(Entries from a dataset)
+---+

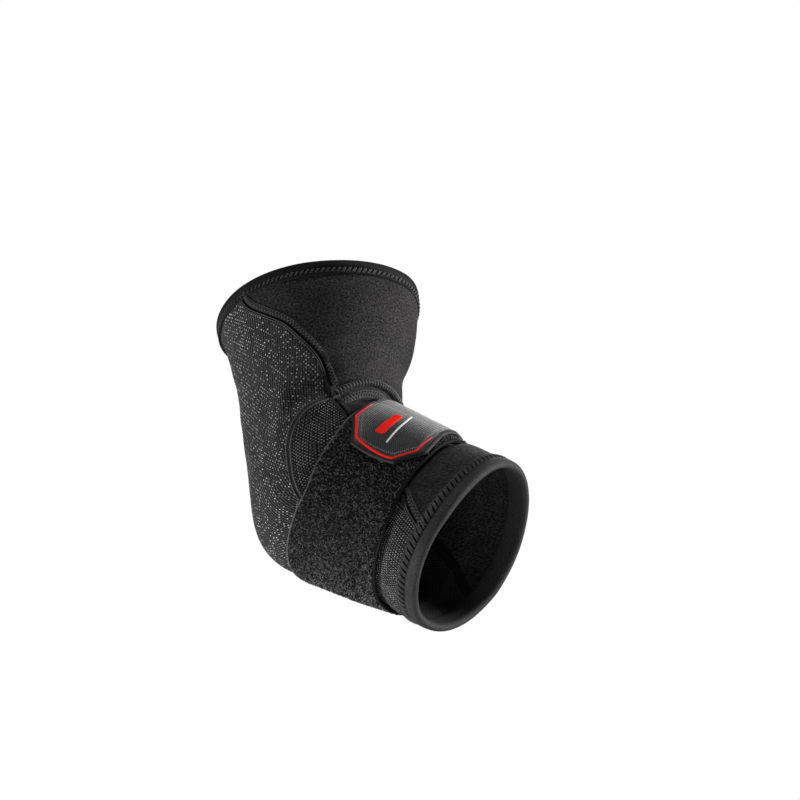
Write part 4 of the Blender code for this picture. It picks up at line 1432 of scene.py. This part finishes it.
# Plain accents on the tab's field. Columns: name, first angle and share, last angle and share, width, finish
ACCENTS = (
    ("tab_accent_bar", 57.5, 0.47, 38.0, 0.40, 0.0058, RED),
    ("tab_accent_line", 60.0, 0.64, 31.0, 0.50, 0.0011, WHITE),
)
for name, angle_from, share_from, angle_to, share_to, width, finish in ACCENTS:
    step = np.linspace(0, 1, 60)
    taper = np.clip(np.minimum(step, 1 - step) * 30, 0.5, 1) ** 0.5
    accent_angle = angle_from + (angle_to - angle_from) * step
    accent_share = share_from + (share_to - share_from) * step
    accent = Shape()
    ribbon(accent, accent_angle, accent_share, width * taper, FIELD_TOP, FIELD_TOP + ACCENT_RISE)
    accent.piece(name, finish, "tab_trim_red")


# Floor, light and camera
def floor():
    """Plain pale floor well under the brace: a square whose paint fades out with distance from its middle."""
    mesh = bpy.data.meshes.new("floor")
    half = 4.0
    corners = [(x * half, y * half, FLOOR_LEVEL) for x, y in ((-1, -1), (1, -1), (1, 1), (-1, 1))]
    mesh.from_pydata(corners, [], [(0, 1, 2, 3)])
    finish = Finish("floor_paint", roughness=0.85)
    place = finish.add("TexCoord", {}, output=3)
    finish.shade(finish.mix(finish.noise(place, 0.4), grey(0.80), grey(0.83)))
    reach = finish.add("VectorMath", {0: place}, output=1, operation="LENGTH")
    fade = finish.step(reach, *FLOOR_FADE, 1.0, 0.0)
    finish.tree.links.new(fade, finish.skin.inputs["Alpha"])
    mesh.materials.append(finish.material)
    piece = bpy.data.objects.new("floor", mesh)
    bpy.context.scene.collection.objects.link(piece)


def facing(azimuth, elevation):
    """Unit vector from the brace towards a viewer at that azimuth and elevation."""
    a, e = np.radians(azimuth), np.radians(elevation)
    return np.array([np.sin(a) * np.cos(e), -np.cos(a) * np.cos(e), np.sin(e)])


def aimed(name, data, azimuth, elevation, distance):
    """Camera or light at a direction and distance from CAMERA_TARGET, looking at it."""
    back = facing(azimuth, elevation)
    right = unit(np.cross((0.0, 0.0, 1.0), back))
    turn = np.stack([right, np.cross(back, right), back], axis=-1)
    place = np.eye(4)
    place[:3, :3] = turn
    place[:3, 3] = np.array(CAMERA_TARGET) + back * distance
    item = bpy.data.objects.new(name, data)
    bpy.context.scene.collection.objects.link(item)
    item.matrix_world = Matrix(place)
    return item


# Columns: name, azimuth, elevation, distance, size, power
LIGHTS = (
    ("key_light", 111.0, 4.0, 1.2, 0.36, 34.0),
    ("front_light", 0.0, -30.0, 1.6, 0.80, 2.5),
    ("left_light", -78.0, -18.0, 1.3, 0.45, 24.0),
    ("top_light", 50.0, 55.0, 1.2, 0.45, 11.0),
    ("back_light", 205.0, 45.0, 1.6, 1.00, 14.0),
)
for name, azimuth, elevation, distance, size, power in LIGHTS:
    light = bpy.data.lights.new(name, "AREA")
    light.shape = "DISK"
    light.size = size
    light.energy = power
    aimed(name, light, azimuth, elevation, distance)

world = bpy.data.worlds.new("studio")
bpy.context.scene.world = world
world.use_nodes = True
background = world.node_tree.nodes["Background"]
seen = world.node_tree.nodes.new("ShaderNodeLightPath")
amount = world.node_tree.nodes.new("ShaderNodeMapRange")
amount.inputs["To Min"].default_value = AMBIENT
amount.inputs["To Max"].default_value = 1.0
world.node_tree.links.new(seen.outputs["Is Camera Ray"], amount.inputs["Value"])
world.node_tree.links.new(amount.outputs["Result"], background.inputs["Strength"])
background.inputs["Color"].default_value = (1.0, 1.0, 1.0, 1.0)
floor()

camera_data = bpy.data.cameras.new("camera")
camera_data.lens = CAMERA_LENS
camera_data.sensor_width = 36.0
camera = aimed("camera", camera_data, CAMERA_AZIMUTH, CAMERA_ELEVATION, CAMERA_DISTANCE)
bpy.context.scene.camera = camera
bpy.context.scene.view_settings.view_transform = "Standard"
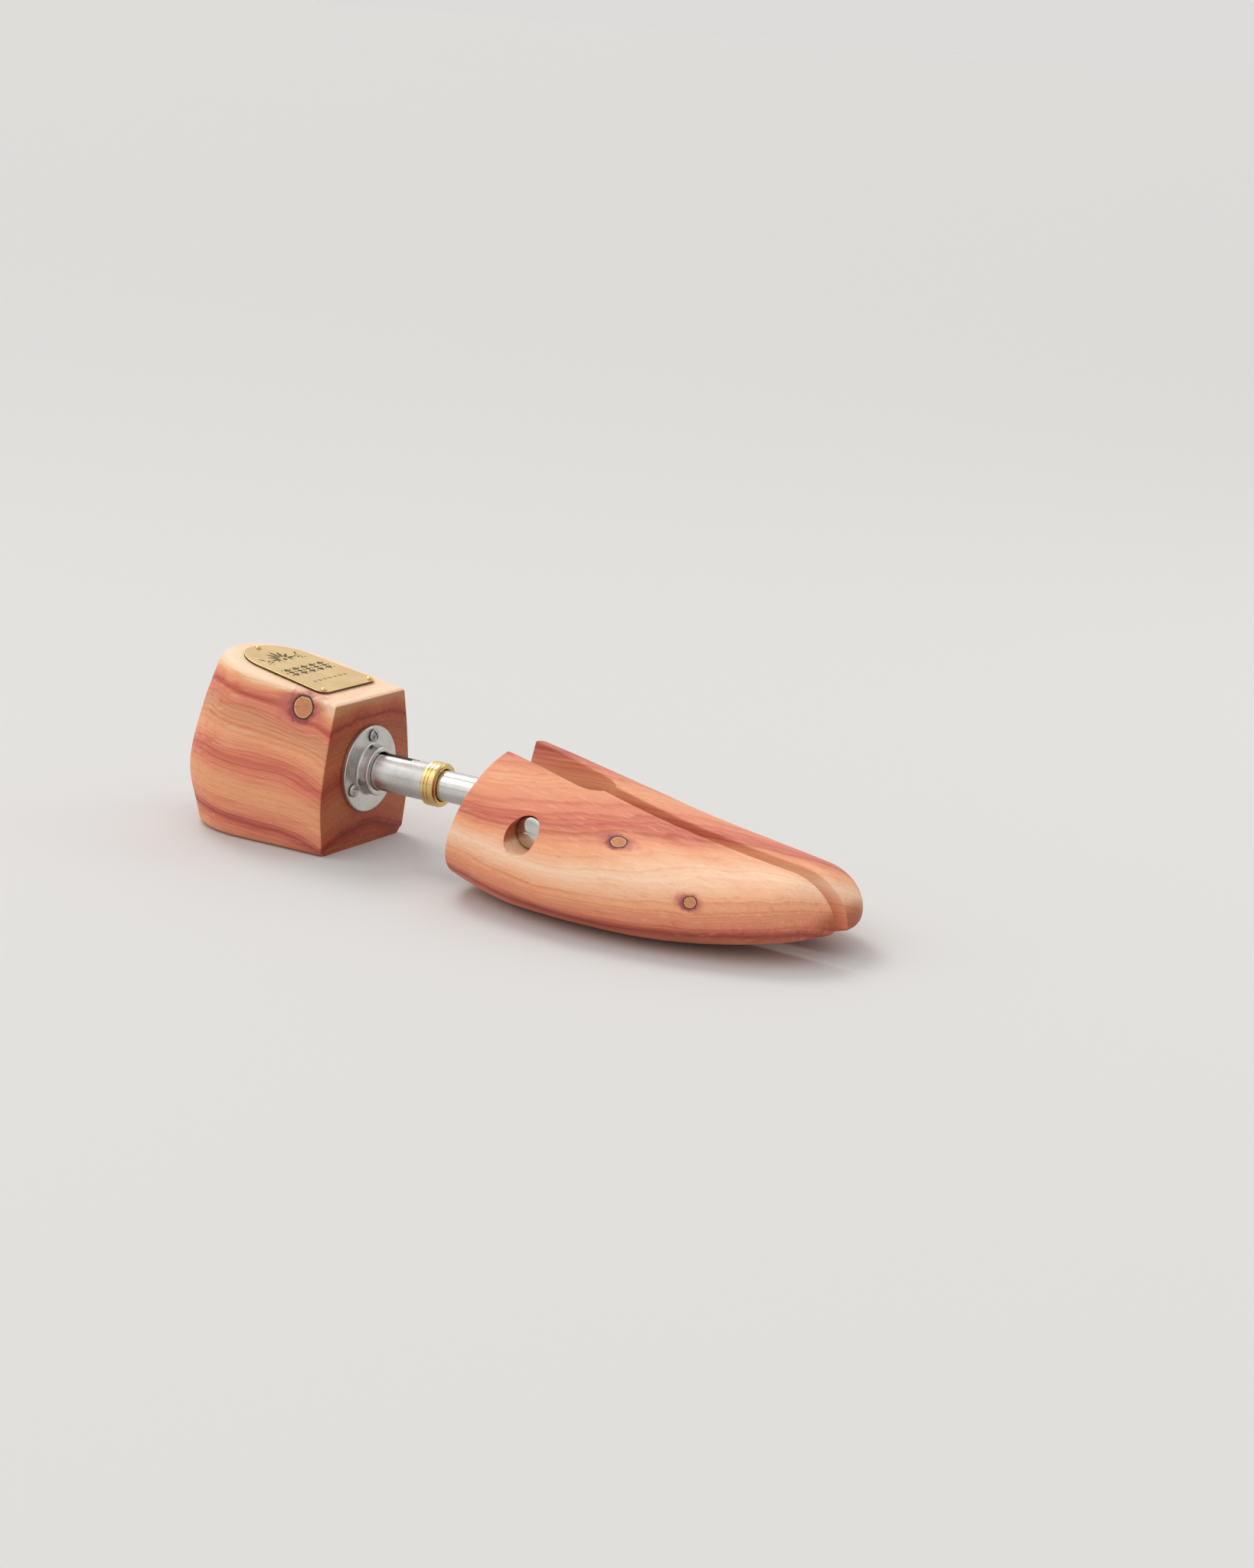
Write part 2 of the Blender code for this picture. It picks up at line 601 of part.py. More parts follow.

+---+

**Exercise prompt**. Reproduce every record, matching each line exactly.

**Complete output**.
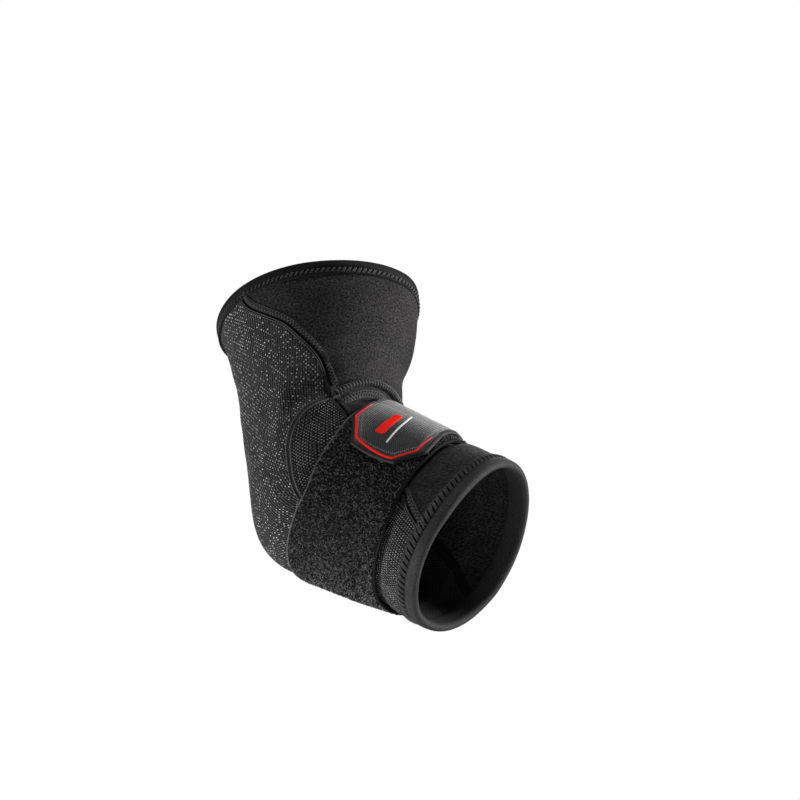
Write part 4 of the Blender code for this picture. It picks up at line 1432 of scene.py. This part finishes it.
# Plain accents on the tab's field. Columns: name, first angle and share, last angle and share, width, finish
ACCENTS = (
    ("tab_accent_bar", 57.5, 0.47, 38.0, 0.40, 0.0058, RED),
    ("tab_accent_line", 60.0, 0.64, 31.0, 0.50, 0.0011, WHITE),
)
for name, angle_from, share_from, angle_to, share_to, width, finish in ACCENTS:
    step = np.linspace(0, 1, 60)
    taper = np.clip(np.minimum(step, 1 - step) * 30, 0.5, 1) ** 0.5
    accent_angle = angle_from + (angle_to - angle_from) * step
    accent_share = share_from + (share_to - share_from) * step
    accent = Shape()
    ribbon(accent, accent_angle, accent_share, width * taper, FIELD_TOP, FIELD_TOP + ACCENT_RISE)
    accent.piece(name, finish, "tab_trim_red")


# Floor, light and camera
def floor():
    """Plain pale floor well under the brace: a square whose paint fades out with distance from its middle."""
    mesh = bpy.data.meshes.new("floor")
    half = 4.0
    corners = [(x * half, y * half, FLOOR_LEVEL) for x, y in ((-1, -1), (1, -1), (1, 1), (-1, 1))]
    mesh.from_pydata(corners, [], [(0, 1, 2, 3)])
    finish = Finish("floor_paint", roughness=0.85)
    place = finish.add("TexCoord", {}, output=3)
    finish.shade(finish.mix(finish.noise(place, 0.4), grey(0.80), grey(0.83)))
    reach = finish.add("VectorMath", {0: place}, output=1, operation="LENGTH")
    fade = finish.step(reach, *FLOOR_FADE, 1.0, 0.0)
    finish.tree.links.new(fade, finish.skin.inputs["Alpha"])
    mesh.materials.append(finish.material)
    piece = bpy.data.objects.new("floor", mesh)
    bpy.context.scene.collection.objects.link(piece)


def facing(azimuth, elevation):
    """Unit vector from the brace towards a viewer at that azimuth and elevation."""
    a, e = np.radians(azimuth), np.radians(elevation)
    return np.array([np.sin(a) * np.cos(e), -np.cos(a) * np.cos(e), np.sin(e)])


def aimed(name, data, azimuth, elevation, distance):
    """Camera or light at a direction and distance from CAMERA_TARGET, looking at it."""
    back = facing(azimuth, elevation)
    right = unit(np.cross((0.0, 0.0, 1.0), back))
    turn = np.stack([right, np.cross(back, right), back], axis=-1)
    place = np.eye(4)
    place[:3, :3] = turn
    place[:3, 3] = np.array(CAMERA_TARGET) + back * distance
    item = bpy.data.objects.new(name, data)
    bpy.context.scene.collection.objects.link(item)
    item.matrix_world = Matrix(place)
    return item


# Columns: name, azimuth, elevation, distance, size, power
LIGHTS = (
    ("key_light", 111.0, 4.0, 1.2, 0.36, 34.0),
    ("front_light", 0.0, -30.0, 1.6, 0.80, 2.5),
    ("left_light", -78.0, -18.0, 1.3, 0.45, 24.0),
    ("top_light", 50.0, 55.0, 1.2, 0.45, 11.0),
    ("back_light", 205.0, 45.0, 1.6, 1.00, 14.0),
)
for name, azimuth, elevation, distance, size, power in LIGHTS:
    light = bpy.data.lights.new(name, "AREA")
    light.shape = "DISK"
    light.size = size
    light.energy = power
    aimed(name, light, azimuth, elevation, distance)

world = bpy.data.worlds.new("studio")
bpy.context.scene.world = world
world.use_nodes = True
background = world.node_tree.nodes["Background"]
seen = world.node_tree.nodes.new("ShaderNodeLightPath")
amount = world.node_tree.nodes.new("ShaderNodeMapRange")
amount.inputs["To Min"].default_value = AMBIENT
amount.inputs["To Max"].default_value = 1.0
world.node_tree.links.new(seen.outputs["Is Camera Ray"], amount.inputs["Value"])
world.node_tree.links.new(amount.outputs["Result"], background.inputs["Strength"])
background.inputs["Color"].default_value = (1.0, 1.0, 1.0, 1.0)
floor()

camera_data = bpy.data.cameras.new("camera")
camera_data.lens = CAMERA_LENS
camera_data.sensor_width = 36.0
camera = aimed("camera", camera_data, CAMERA_AZIMUTH, CAMERA_ELEVATION, CAMERA_DISTANCE)
bpy.context.scene.camera = camera
bpy.context.scene.view_settings.view_transform = "Standard"
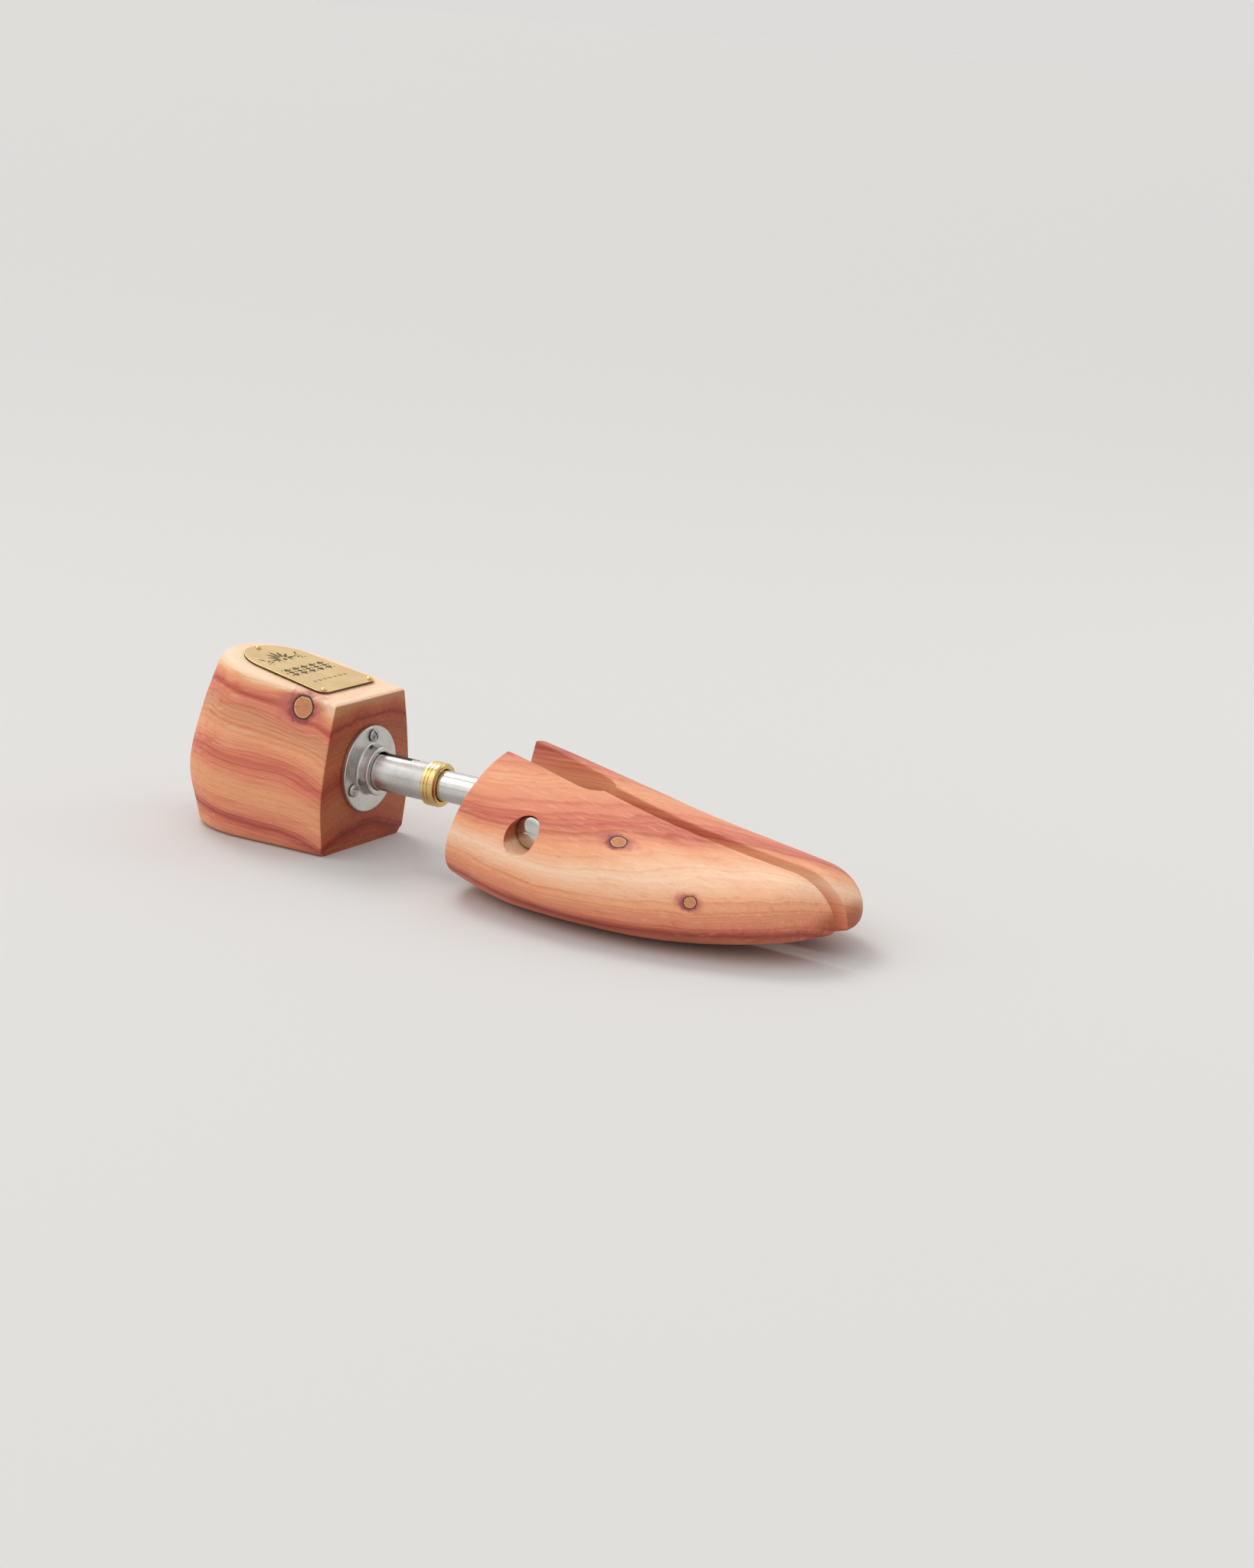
Write part 2 of the Blender code for this picture. It picks up at line 601 of part.py. More parts follow.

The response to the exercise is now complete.